**PROBLEM DETAILS**
Quote the material below exactly as written, from the first line to the line that holds "clear_views = np.array(clear_views)", endpoints included.

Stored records
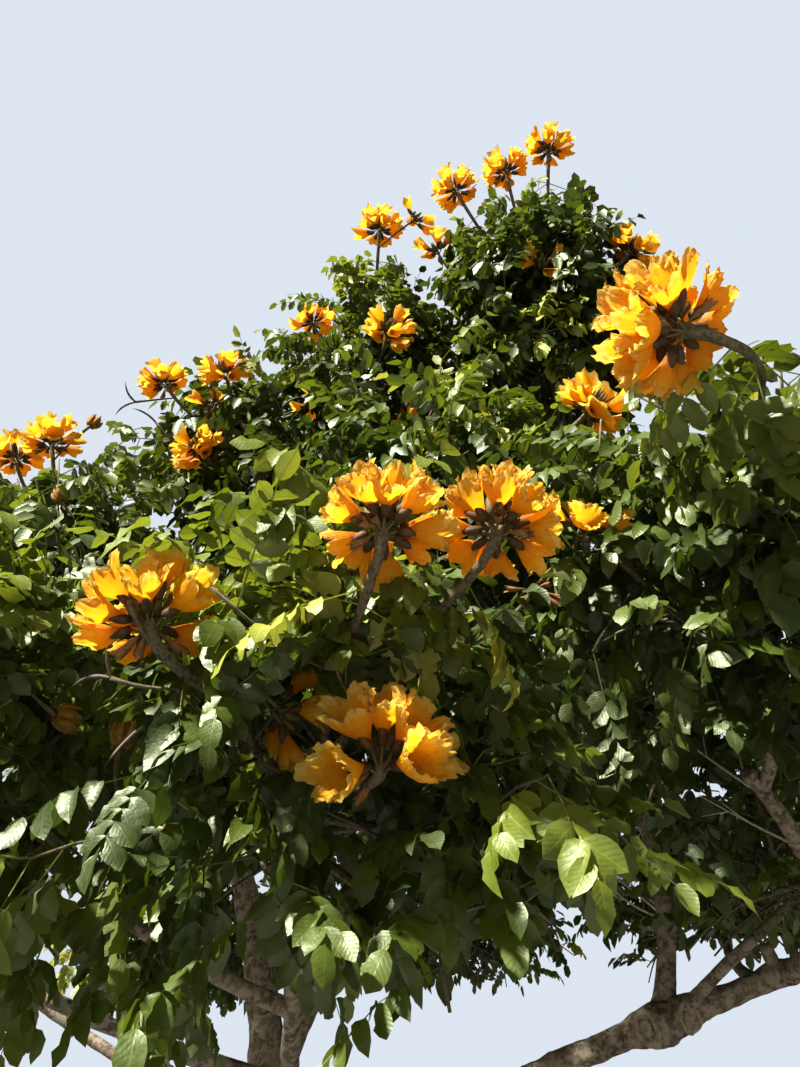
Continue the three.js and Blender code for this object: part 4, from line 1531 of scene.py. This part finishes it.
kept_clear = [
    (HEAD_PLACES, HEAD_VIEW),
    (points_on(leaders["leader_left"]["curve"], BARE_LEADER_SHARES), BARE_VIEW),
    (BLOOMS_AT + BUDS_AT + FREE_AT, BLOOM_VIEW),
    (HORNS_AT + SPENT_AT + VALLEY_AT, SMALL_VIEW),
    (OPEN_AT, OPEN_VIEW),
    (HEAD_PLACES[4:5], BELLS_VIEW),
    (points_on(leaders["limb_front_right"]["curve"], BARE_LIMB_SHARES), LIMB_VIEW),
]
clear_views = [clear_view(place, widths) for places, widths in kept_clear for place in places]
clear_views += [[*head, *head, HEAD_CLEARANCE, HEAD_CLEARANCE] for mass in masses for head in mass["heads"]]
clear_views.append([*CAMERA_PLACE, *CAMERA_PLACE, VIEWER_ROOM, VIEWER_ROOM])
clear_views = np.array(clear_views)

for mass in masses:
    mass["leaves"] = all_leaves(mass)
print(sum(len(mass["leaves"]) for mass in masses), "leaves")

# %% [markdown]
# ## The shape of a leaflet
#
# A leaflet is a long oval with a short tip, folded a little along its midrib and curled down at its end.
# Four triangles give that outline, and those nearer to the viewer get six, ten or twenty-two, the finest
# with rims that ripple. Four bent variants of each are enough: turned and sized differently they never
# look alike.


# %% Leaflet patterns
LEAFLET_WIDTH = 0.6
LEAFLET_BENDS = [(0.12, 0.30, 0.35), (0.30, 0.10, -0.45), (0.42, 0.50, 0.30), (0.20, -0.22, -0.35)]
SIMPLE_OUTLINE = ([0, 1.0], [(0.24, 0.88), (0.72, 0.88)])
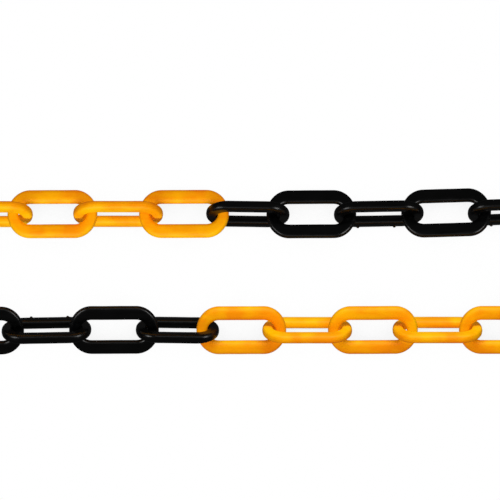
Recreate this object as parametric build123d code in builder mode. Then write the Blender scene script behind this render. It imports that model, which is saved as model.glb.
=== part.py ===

**SOLVED PROBLEM**
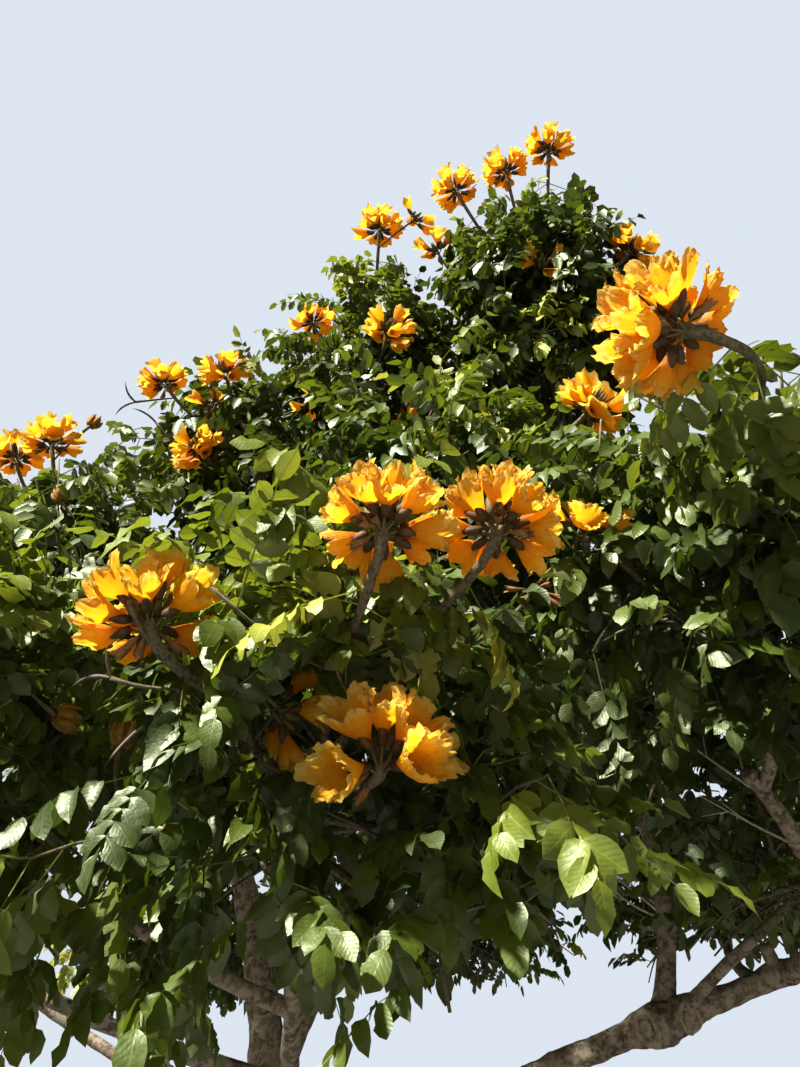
Continue the three.js and Blender code for this object: part 4, from line 1531 of scene.py. This part finishes it.
kept_clear = [
    (HEAD_PLACES, HEAD_VIEW),
    (points_on(leaders["leader_left"]["curve"], BARE_LEADER_SHARES), BARE_VIEW),
    (BLOOMS_AT + BUDS_AT + FREE_AT, BLOOM_VIEW),
    (HORNS_AT + SPENT_AT + VALLEY_AT, SMALL_VIEW),
    (OPEN_AT, OPEN_VIEW),
    (HEAD_PLACES[4:5], BELLS_VIEW),
    (points_on(leaders["limb_front_right"]["curve"], BARE_LIMB_SHARES), LIMB_VIEW),
]
clear_views = [clear_view(place, widths) for places, widths in kept_clear for place in places]
clear_views += [[*head, *head, HEAD_CLEARANCE, HEAD_CLEARANCE] for mass in masses for head in mass["heads"]]
clear_views.append([*CAMERA_PLACE, *CAMERA_PLACE, VIEWER_ROOM, VIEWER_ROOM])
clear_views = np.array(clear_views)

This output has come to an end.